**Source data**

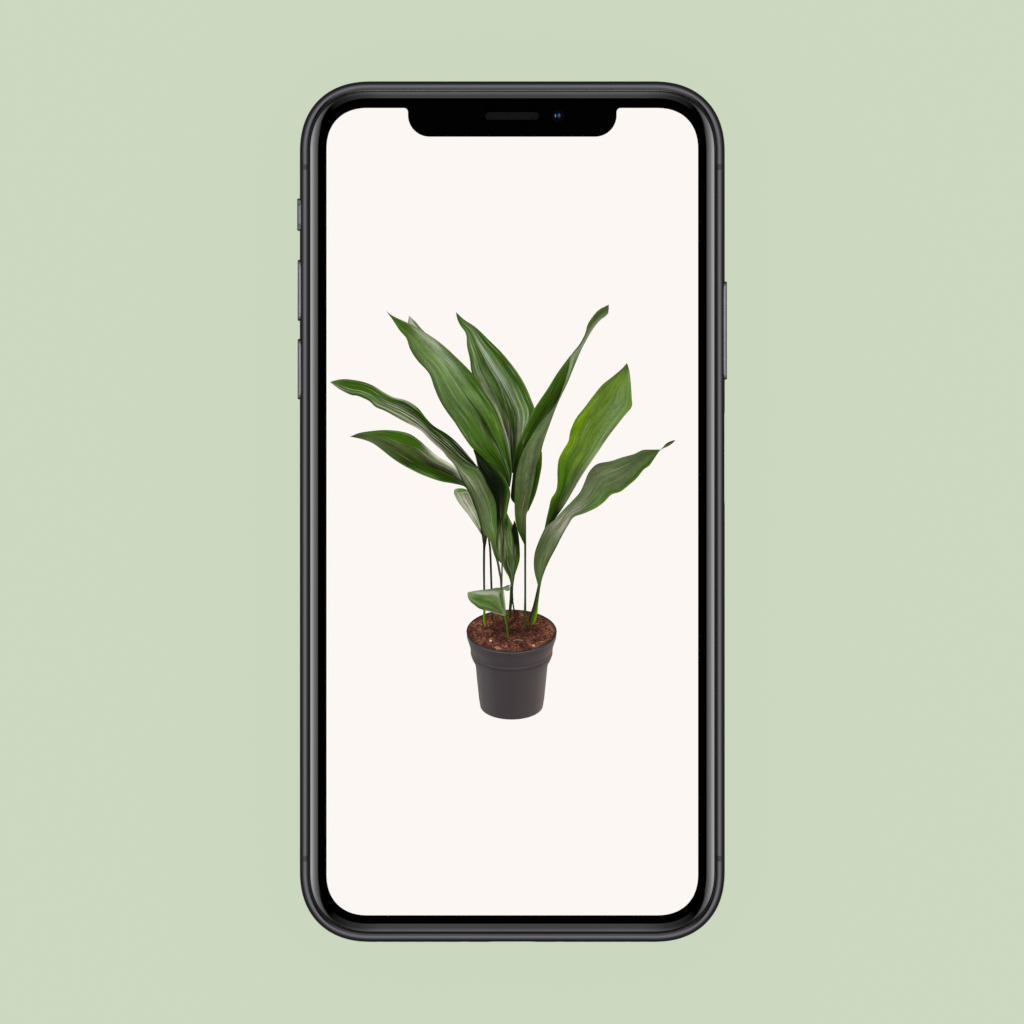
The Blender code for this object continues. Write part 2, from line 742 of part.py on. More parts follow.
def make_tray():
    """The card tray with its door flush in the band, and the reader that it slides out of."""
    outer = HALF_WIDTH - TRAY_SUNK
    door = plate(
        "card_tray",
        pill_outline(*TRAY_DOOR),
        TRAY_DOOR_THICK,
        (outer - TRAY_DOOR_THICK / 2, TRAY_Y, MIDDLE),
        "side",
    )
    half = TRAY_WIDTH / 2
    thick = TRAY_THICK / 2
    inner = HALF_WIDTH - TRAY_REACH
    tongue = box(
        "tray_tongue",
        (inner, TRAY_Y - half, MIDDLE - thick),
        (outer - TRAY_DOOR_THICK / 2, TRAY_Y + half, MIDDLE + thick),
    )
    join(door, [tongue])
    card_x = inner + CARD_RIM + CARD_SIZE[0] / 2
    window = plate("card_window", oblong_outline(*CARD_SIZE), CUTTER, (card_x, TRAY_Y, MIDDLE))
    pin_offset, pin_radius = PIN_HOLE
    pin_y = TRAY_Y - pin_offset
    start = (outer - 2 * TRAY_DOOR_THICK, pin_y, MIDDLE)
    pin = rod("pin_hole", start, (outer + OVERRUN, pin_y, MIDDLE), pin_radius, SMALL_SIDES)
    cut(door, [window, pin])
    set_origin(door, (HALF_WIDTH, TRAY_Y, MIDDLE))
    finish_piece(door, STEEL)
    wide = half + RUNNING
    tall = thick + RUNNING
    reader_outer = HALF_WIDTH - FRAME_INNER - SEAT
    reader_inner = inner - SEAT - READER_WALL
    reader = box(
        "card_reader",
        (reader_inner, TRAY_Y - wide - READER_WALL, MIDDLE - tall - READER_WALL),
        (reader_outer, TRAY_Y + wide + READER_WALL, MIDDLE + tall + READER_WALL),
    )
    hollow = box(
        "reader_hollow",
        (inner - SEAT, TRAY_Y - wide, MIDDLE - tall),
        (reader_outer + SEAT, TRAY_Y + wide, MIDDLE + tall),
    )
    cut(reader, [hollow])
    finish_piece(reader, BRIGHT_STEEL)


def make_lower_end():
    """The charging port, its two screws, the loudspeaker and the vibration motor."""
    length, width = PORT_BORE
    start = -HALF_HEIGHT + FRAME_INNER
    end = start + PORT_DEPTH
    shell = plate(
        "charging_port",
        pill_outline(length + 2 * PORT_WALL, width + 2 * PORT_WALL),
        PORT_DEPTH,
        (0, (start + end) / 2, MIDDLE),
        "end",
    )
    bore = plate(
        "port_bore",
        pill_outline(length, width),
        PORT_DEPTH,
        (0, (start + end) / 2 - 2 * PORT_WALL, MIDDLE),
        "end",
    )
    cut(shell, [bore])
    finish_piece(shell, BRIGHT_STEEL)
    make_screw("case_screw_left", -SCREW_X)
    make_screw("case_screw_right", SCREW_X)
    speaker = block("loudspeaker", LOUDSPEAKER, BAY_LOW, BAY_HIGH, BLACK_PLASTIC, MODULE_EDGE)
    clip_corner(speaker, LOUDSPEAKER[1][0], LOUDSPEAKER[0][1], 1)
    motor = block("vibration_motor", MOTOR, BAY_LOW, BAY_HIGH, BRIGHT_STEEL, MODULE_EDGE)
    clip_corner(motor, MOTOR[0][0], MOTOR[0][1], -1)


def make_screw(name, x):
    """A case screw, with a head let into the lower end of the band and a socket in the head."""
    seat = -HALF_HEIGHT + SCREW_SUNK
    shoulder = seat + SCREW_HEAD_THICK
    tip = -HALF_HEIGHT + SCREW_TIP
    screw = rod(name, (x, seat, MIDDLE), (x, shoulder, MIDDLE), SCREW_HEAD, SCREW_SIDES)
    shank = rod("shank", (x, shoulder - SEAT, MIDDLE), (x, tip, MIDDLE), SCREW_SHANK, SMALL_SIDES)
    socket = rod("socket", (x, seat - SEAT, MIDDLE), (x, seat + SEAT, MIDDLE), SCREW_SOCKET, SOCKET_SIDES)
    cut(join(screw, [shank]), [socket])
    finish_piece(screw, STEEL)


def clip_corner(piece, x, y, side):
    """Cuts a triangle from a block's outer lower corner, where the body's corner rounds off."""
    past_x = x + side * OVERRUN
    past_y = y - OVERRUN
    reach = CORNER_CLIP + OVERRUN
    points = [(past_x, past_y), (past_x, y + reach), (x - side * reach, past_y)]
    cut(piece, [plate("corner", points, CUTTER, (0, 0, (BAY_LOW + BAY_HIGH) / 2))])


def make_back():
    """The steel plate behind the parts with the coil in its opening, and the camera plateau on it."""
    centre = (0, 0, (PLATE_LOW + PLATE_HIGH) / 2)
    sheet = plate("back_plate", body_outline(FRAME_INNER), PLATE_HIGH - PLATE_LOW, centre)
    holes = [rod("coil_hole", (0, COIL_Y, 0), (0, COIL_Y, MIDDLE), COIL_OUTER + SEAT, COIL_SIDES)]
    for offset, radius in ((LENS_OFFSET, LENS_BARREL), (-LENS_OFFSET, LENS_BARREL), (0, FLASH_COVER)):
        x = PLATEAU_X
        y = PLATEAU_Y + offset
        holes.append(rod("lens_hole", (x, y, 0), (x, y, MIDDLE), radius + SEAT, BARREL_SIDES))
    cut(sheet, holes)
    finish_piece(sheet, BRIGHT_STEEL)
    coil = rod("charging_coil", (0, COIL_Y, PLATE_LOW), (0, COIL_Y, PLATE_HIGH), COIL_OUTER, COIL_SIDES)
    eye = rod("coil_eye", (0, COIL_Y, 0), (0, COIL_Y, MIDDLE), COIL_INNER)
    cut(coil, [eye])
    finish_piece(coil, COPPER)


def make_rear_camera():
    """The plateau with two lens covers and a flash cover, and the camera modules behind them."""
    high = BACK_GLASS_IN
    plateau = plate("camera_plateau", turned(pill_outline(*PLATEAU_SIZE)), high, plateau_at(high / 2))
    holes = []
    x = PLATEAU_X
    for offset, name in ((LENS_OFFSET, "wide"), (-LENS_OFFSET, "long")):
        y = PLATEAU_Y + offset
        holes.append(rod("lens_seat", (x, y, -SEAT), (x, y, LENS_SEAT), LENS_COVER + CLOSE))
        holes.append(rod("lens_bore", (x, y, -SEAT), (x, y, MIDDLE), LENS_BARREL + SEAT))
        cover = rod(f"lens_cover_{name}", (x, y, CLOSE), (x, y, LENS_COVER_HIGH), LENS_COVER)
        finish_piece(cover, LENS_GLASS)
        footprint = ((x - CAMERA_HALF, y - CAMERA_HALF), (x + CAMERA_HALF, y + CAMERA_HALF))
        module = block(f"rear_camera_{name}", footprint, BAY_LOW, BAY_HIGH, BLACK_PLASTIC, BLOCK_EDGE)
        start = (x, y, LENS_COVER_HIGH + SEAT)
        join(module, [rod("barrel", start, (x, y, BAY_LOW + SEAT), LENS_BARREL, BARREL_SIDES)])
    y = PLATEAU_Y
    holes.append(rod("flash_bore", (x, y, -SEAT), (x, y, MIDDLE), FLASH_COVER + CLOSE, BARREL_SIDES))
    cut(plateau, holes)
    finish_piece(plateau, STEEL)
    cover = rod("flash_cover", (x, y, CLOSE), (x, y, high), FLASH_COVER, BARREL_SIDES)
    finish_piece(cover, FLASH_LENS)
    lamp = rod("flash_lamp", (x, y, PLATE_LOW), (x, y, PLATE_HIGH + SEAT), FLASH_LAMP, SCREW_SIDES)
    finish_piece(lamp, FLASH_LENS)


def make_inside():
    """The two battery cells, the logic board with its shields, the radio module and the upper flex board."""
    block("battery_main", MAIN_CELL, BAY_LOW, BAY_HIGH, BATTERY_FOIL, CELL_EDGE)
    block("battery_lower", LOWER_CELL, BAY_LOW, BAY_HIGH, BATTERY_FOIL, CELL_EDGE)
    board_high = BAY_LOW + BOARD_THICK
    block("logic_board", LOGIC_BOARD, BAY_LOW, board_high, BOARD_GREEN)
    shield_low = board_high + CLOSE
    block("board_shield_upper", UPPER_SHIELD, shield_low, BAY_HIGH, BRIGHT_STEEL, BLOCK_EDGE)
    block("board_shield_lower", LOWER_SHIELD, shield_low, BAY_HIGH, BRIGHT_STEEL, BLOCK_EDGE)
    block("radio_module", RADIO, BAY_LOW, BAY_HIGH, BRIGHT_STEEL, BLOCK_EDGE)
    block("upper_flex", UPPER_FLEX, BAY_LOW, BAY_LOW + FLEX_THICK, BOARD_GREEN)


def main():
    """Makes every piece."""
    make_band()
    make_glasses()
    make_display()
    make_sensors()
    make_buttons()
    make_tray()
    make_lower_end()
    make_back()
    make_rear_camera()
    make_inside()


clear_scene()
PHONE = make_collection("smartphone")
HELPERS = make_collection("helpers")
main()
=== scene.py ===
"""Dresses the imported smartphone: every piece's finish, the lit screen with its potted plant, and the stage.

It is laid out as a Blender add-on. Run as a script, it makes every piece in turn.
"""

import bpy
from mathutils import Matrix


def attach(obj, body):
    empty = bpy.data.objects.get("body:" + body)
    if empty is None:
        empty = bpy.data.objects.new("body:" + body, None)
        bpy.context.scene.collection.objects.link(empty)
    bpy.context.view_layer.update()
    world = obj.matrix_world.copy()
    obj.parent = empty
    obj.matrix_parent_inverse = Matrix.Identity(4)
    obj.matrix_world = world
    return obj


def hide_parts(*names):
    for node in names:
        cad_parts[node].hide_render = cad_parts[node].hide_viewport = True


bl_info = {
    "name": "Smartphone looks",
    "version": (1, 0, 0),
    "blender": (4, 5, 0),
    "location": "3D View > Sidebar > Phone",
    "description": "Dresses a smartphone with a notched screen, piece by piece",
    "category": "Object",
}

import math

import bmesh
import bpy
from mathutils import Vector

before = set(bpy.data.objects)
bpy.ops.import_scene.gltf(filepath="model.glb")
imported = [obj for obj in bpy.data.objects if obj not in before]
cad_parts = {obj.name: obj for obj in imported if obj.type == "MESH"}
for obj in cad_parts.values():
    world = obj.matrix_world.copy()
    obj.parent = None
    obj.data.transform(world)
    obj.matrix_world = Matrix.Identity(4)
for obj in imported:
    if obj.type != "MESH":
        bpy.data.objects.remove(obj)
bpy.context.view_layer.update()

MM = 0.001

# The photograph's scale, and the pixel at the middle of the body
PIXEL = 0.16686 * MM
MIDDLE_PIXEL = (512.3, 511.65)
PHOTO_SIDE = 1024

# Body, as in the solids
HALF_WIDTH = 35.45 * MM
HALF_HEIGHT = 71.8 * MM
CORNER_RADIUS = 12.02 * MM
CORNER_POWER = 2.3
CORNER_SHRINK = 1.126
CORNER_STEPS = 40
BACK_FACE = 0.9 * MM
FRONT_FACE = 8.6 * MM
MIDDLE = 4.75 * MM
BACK_GLASS_IN = 1.6 * MM
PLATE_LOW = 1.9 * MM
LEDGE = 6.9 * MM
PANEL_HIGH = 7.5 * MM
COVER_IN = 7.8 * MM
RUNNING = 0.15 * MM
OVERRUN = 1.0 * MM

# Band
BAND_DEPTH = 1.35 * MM
BAND_INNER = 2.6 * MM
BAND_HALF = 3.4 * MM
BAND_POWER = 2.5
BAND_STEPS = 36
ANTENNA_UPPER = 57.5 * MM
ANTENNA_LOWER = -57.9 * MM
ANTENNA_WIDTH = 0.95 * MM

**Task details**
Verbatim output is expected for the lines from the start of the data to the line in which "finish_piece(reader, BRIGHT_STEEL)" appears, both included.

**Solution**
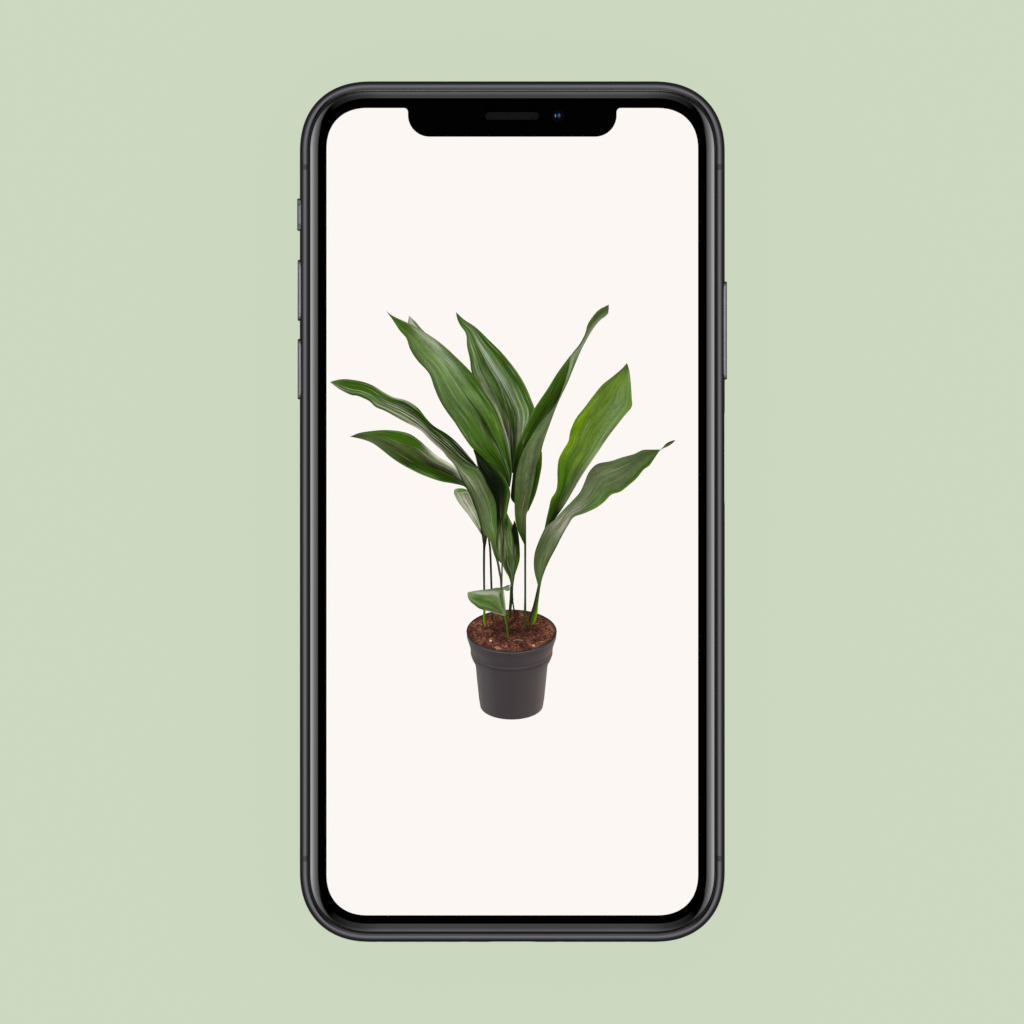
The Blender code for this object continues. Write part 2, from line 742 of part.py on. More parts follow.
def make_tray():
    """The card tray with its door flush in the band, and the reader that it slides out of."""
    outer = HALF_WIDTH - TRAY_SUNK
    door = plate(
        "card_tray",
        pill_outline(*TRAY_DOOR),
        TRAY_DOOR_THICK,
        (outer - TRAY_DOOR_THICK / 2, TRAY_Y, MIDDLE),
        "side",
    )
    half = TRAY_WIDTH / 2
    thick = TRAY_THICK / 2
    inner = HALF_WIDTH - TRAY_REACH
    tongue = box(
        "tray_tongue",
        (inner, TRAY_Y - half, MIDDLE - thick),
        (outer - TRAY_DOOR_THICK / 2, TRAY_Y + half, MIDDLE + thick),
    )
    join(door, [tongue])
    card_x = inner + CARD_RIM + CARD_SIZE[0] / 2
    window = plate("card_window", oblong_outline(*CARD_SIZE), CUTTER, (card_x, TRAY_Y, MIDDLE))
    pin_offset, pin_radius = PIN_HOLE
    pin_y = TRAY_Y - pin_offset
    start = (outer - 2 * TRAY_DOOR_THICK, pin_y, MIDDLE)
    pin = rod("pin_hole", start, (outer + OVERRUN, pin_y, MIDDLE), pin_radius, SMALL_SIDES)
    cut(door, [window, pin])
    set_origin(door, (HALF_WIDTH, TRAY_Y, MIDDLE))
    finish_piece(door, STEEL)
    wide = half + RUNNING
    tall = thick + RUNNING
    reader_outer = HALF_WIDTH - FRAME_INNER - SEAT
    reader_inner = inner - SEAT - READER_WALL
    reader = box(
        "card_reader",
        (reader_inner, TRAY_Y - wide - READER_WALL, MIDDLE - tall - READER_WALL),
        (reader_outer, TRAY_Y + wide + READER_WALL, MIDDLE + tall + READER_WALL),
    )
    hollow = box(
        "reader_hollow",
        (inner - SEAT, TRAY_Y - wide, MIDDLE - tall),
        (reader_outer + SEAT, TRAY_Y + wide, MIDDLE + tall),
    )
    cut(reader, [hollow])
    finish_piece(reader, BRIGHT_STEEL)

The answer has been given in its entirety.